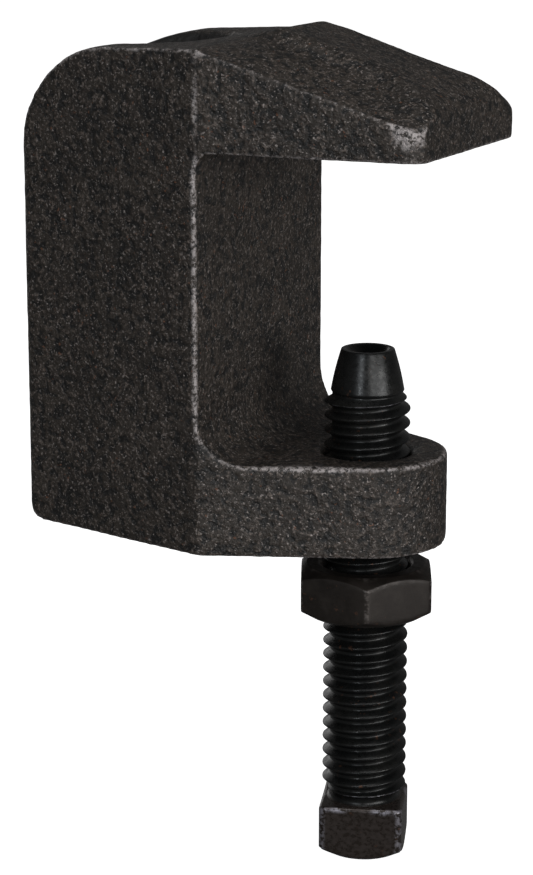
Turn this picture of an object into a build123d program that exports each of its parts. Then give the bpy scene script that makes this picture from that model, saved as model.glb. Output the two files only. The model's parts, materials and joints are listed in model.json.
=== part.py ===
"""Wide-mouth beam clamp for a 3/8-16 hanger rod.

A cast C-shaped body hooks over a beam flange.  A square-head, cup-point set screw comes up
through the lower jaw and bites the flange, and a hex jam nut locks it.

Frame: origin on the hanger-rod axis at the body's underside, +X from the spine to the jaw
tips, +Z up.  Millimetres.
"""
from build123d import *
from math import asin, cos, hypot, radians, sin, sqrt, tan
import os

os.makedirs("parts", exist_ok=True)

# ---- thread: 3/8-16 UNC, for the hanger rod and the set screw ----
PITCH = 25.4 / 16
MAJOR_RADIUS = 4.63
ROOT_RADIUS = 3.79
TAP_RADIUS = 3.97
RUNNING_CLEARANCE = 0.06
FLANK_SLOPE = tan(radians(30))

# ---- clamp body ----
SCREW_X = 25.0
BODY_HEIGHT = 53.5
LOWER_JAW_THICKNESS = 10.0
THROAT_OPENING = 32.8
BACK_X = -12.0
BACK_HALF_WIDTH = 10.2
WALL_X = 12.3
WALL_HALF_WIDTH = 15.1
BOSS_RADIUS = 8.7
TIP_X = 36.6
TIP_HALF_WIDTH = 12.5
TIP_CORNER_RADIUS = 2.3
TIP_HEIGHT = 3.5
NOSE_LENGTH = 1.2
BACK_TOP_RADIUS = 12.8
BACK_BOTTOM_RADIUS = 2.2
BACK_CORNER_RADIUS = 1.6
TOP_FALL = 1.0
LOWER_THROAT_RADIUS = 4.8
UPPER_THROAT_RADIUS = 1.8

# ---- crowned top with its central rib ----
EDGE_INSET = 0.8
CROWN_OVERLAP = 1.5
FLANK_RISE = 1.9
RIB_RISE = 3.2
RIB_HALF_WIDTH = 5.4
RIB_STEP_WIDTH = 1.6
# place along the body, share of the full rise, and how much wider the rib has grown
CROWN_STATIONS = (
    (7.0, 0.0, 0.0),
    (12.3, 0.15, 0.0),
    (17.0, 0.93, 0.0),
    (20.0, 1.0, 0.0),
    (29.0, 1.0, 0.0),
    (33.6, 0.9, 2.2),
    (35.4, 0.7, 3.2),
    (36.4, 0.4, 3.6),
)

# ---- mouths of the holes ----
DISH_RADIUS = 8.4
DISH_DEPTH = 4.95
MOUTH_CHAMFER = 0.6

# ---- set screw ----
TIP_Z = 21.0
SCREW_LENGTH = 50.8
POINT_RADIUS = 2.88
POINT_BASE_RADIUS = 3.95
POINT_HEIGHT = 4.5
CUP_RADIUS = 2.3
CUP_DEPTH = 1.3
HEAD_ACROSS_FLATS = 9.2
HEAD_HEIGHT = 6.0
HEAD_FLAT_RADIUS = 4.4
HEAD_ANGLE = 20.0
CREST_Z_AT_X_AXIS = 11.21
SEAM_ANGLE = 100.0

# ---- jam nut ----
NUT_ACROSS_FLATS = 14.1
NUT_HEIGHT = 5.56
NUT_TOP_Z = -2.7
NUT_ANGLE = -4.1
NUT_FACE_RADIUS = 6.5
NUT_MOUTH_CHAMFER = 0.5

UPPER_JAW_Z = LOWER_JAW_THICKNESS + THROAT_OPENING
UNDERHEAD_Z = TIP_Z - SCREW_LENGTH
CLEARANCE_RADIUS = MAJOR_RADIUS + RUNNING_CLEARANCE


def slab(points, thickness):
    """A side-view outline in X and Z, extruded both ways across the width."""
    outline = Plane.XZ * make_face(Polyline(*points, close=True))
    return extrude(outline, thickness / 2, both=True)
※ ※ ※
_Exercise instructions_
Write out exactly, please, the lines beginning at the start of the material and ending with the line that holds "SEAM_ANGLE = 100.0", both included.

_Solution for this problem_
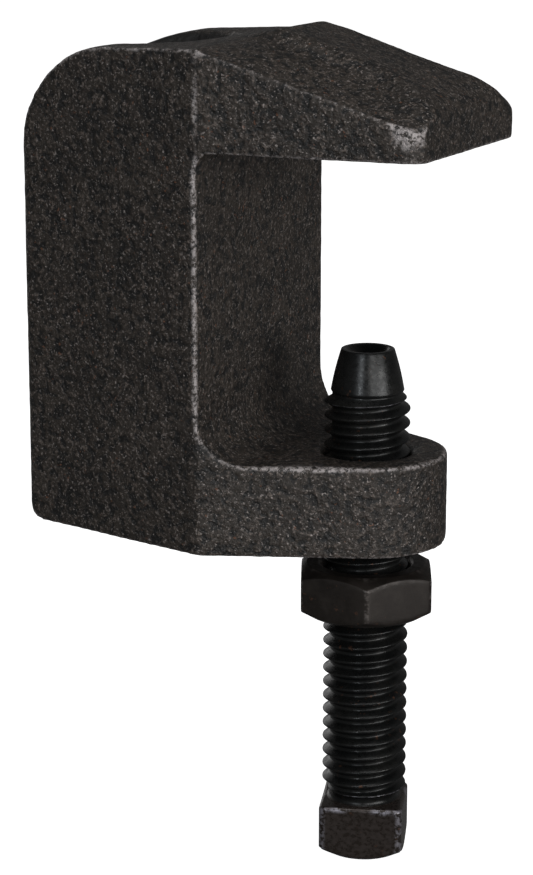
Turn this picture of an object into a build123d program that exports each of its parts. Then give the bpy scene script that makes this picture from that model, saved as model.glb. Output the two files only. The model's parts, materials and joints are listed in model.json.
=== part.py ===
"""Wide-mouth beam clamp for a 3/8-16 hanger rod.

A cast C-shaped body hooks over a beam flange.  A square-head, cup-point set screw comes up
through the lower jaw and bites the flange, and a hex jam nut locks it.

Frame: origin on the hanger-rod axis at the body's underside, +X from the spine to the jaw
tips, +Z up.  Millimetres.
"""
from build123d import *
from math import asin, cos, hypot, radians, sin, sqrt, tan
import os

os.makedirs("parts", exist_ok=True)

# ---- thread: 3/8-16 UNC, for the hanger rod and the set screw ----
PITCH = 25.4 / 16
MAJOR_RADIUS = 4.63
ROOT_RADIUS = 3.79
TAP_RADIUS = 3.97
RUNNING_CLEARANCE = 0.06
FLANK_SLOPE = tan(radians(30))

# ---- clamp body ----
SCREW_X = 25.0
BODY_HEIGHT = 53.5
LOWER_JAW_THICKNESS = 10.0
THROAT_OPENING = 32.8
BACK_X = -12.0
BACK_HALF_WIDTH = 10.2
WALL_X = 12.3
WALL_HALF_WIDTH = 15.1
BOSS_RADIUS = 8.7
TIP_X = 36.6
TIP_HALF_WIDTH = 12.5
TIP_CORNER_RADIUS = 2.3
TIP_HEIGHT = 3.5
NOSE_LENGTH = 1.2
BACK_TOP_RADIUS = 12.8
BACK_BOTTOM_RADIUS = 2.2
BACK_CORNER_RADIUS = 1.6
TOP_FALL = 1.0
LOWER_THROAT_RADIUS = 4.8
UPPER_THROAT_RADIUS = 1.8

# ---- crowned top with its central rib ----
EDGE_INSET = 0.8
CROWN_OVERLAP = 1.5
FLANK_RISE = 1.9
RIB_RISE = 3.2
RIB_HALF_WIDTH = 5.4
RIB_STEP_WIDTH = 1.6
# place along the body, share of the full rise, and how much wider the rib has grown
CROWN_STATIONS = (
    (7.0, 0.0, 0.0),
    (12.3, 0.15, 0.0),
    (17.0, 0.93, 0.0),
    (20.0, 1.0, 0.0),
    (29.0, 1.0, 0.0),
    (33.6, 0.9, 2.2),
    (35.4, 0.7, 3.2),
    (36.4, 0.4, 3.6),
)

# ---- mouths of the holes ----
DISH_RADIUS = 8.4
DISH_DEPTH = 4.95
MOUTH_CHAMFER = 0.6

# ---- set screw ----
TIP_Z = 21.0
SCREW_LENGTH = 50.8
POINT_RADIUS = 2.88
POINT_BASE_RADIUS = 3.95
POINT_HEIGHT = 4.5
CUP_RADIUS = 2.3
CUP_DEPTH = 1.3
HEAD_ACROSS_FLATS = 9.2
HEAD_HEIGHT = 6.0
HEAD_FLAT_RADIUS = 4.4
HEAD_ANGLE = 20.0
CREST_Z_AT_X_AXIS = 11.21
SEAM_ANGLE = 100.0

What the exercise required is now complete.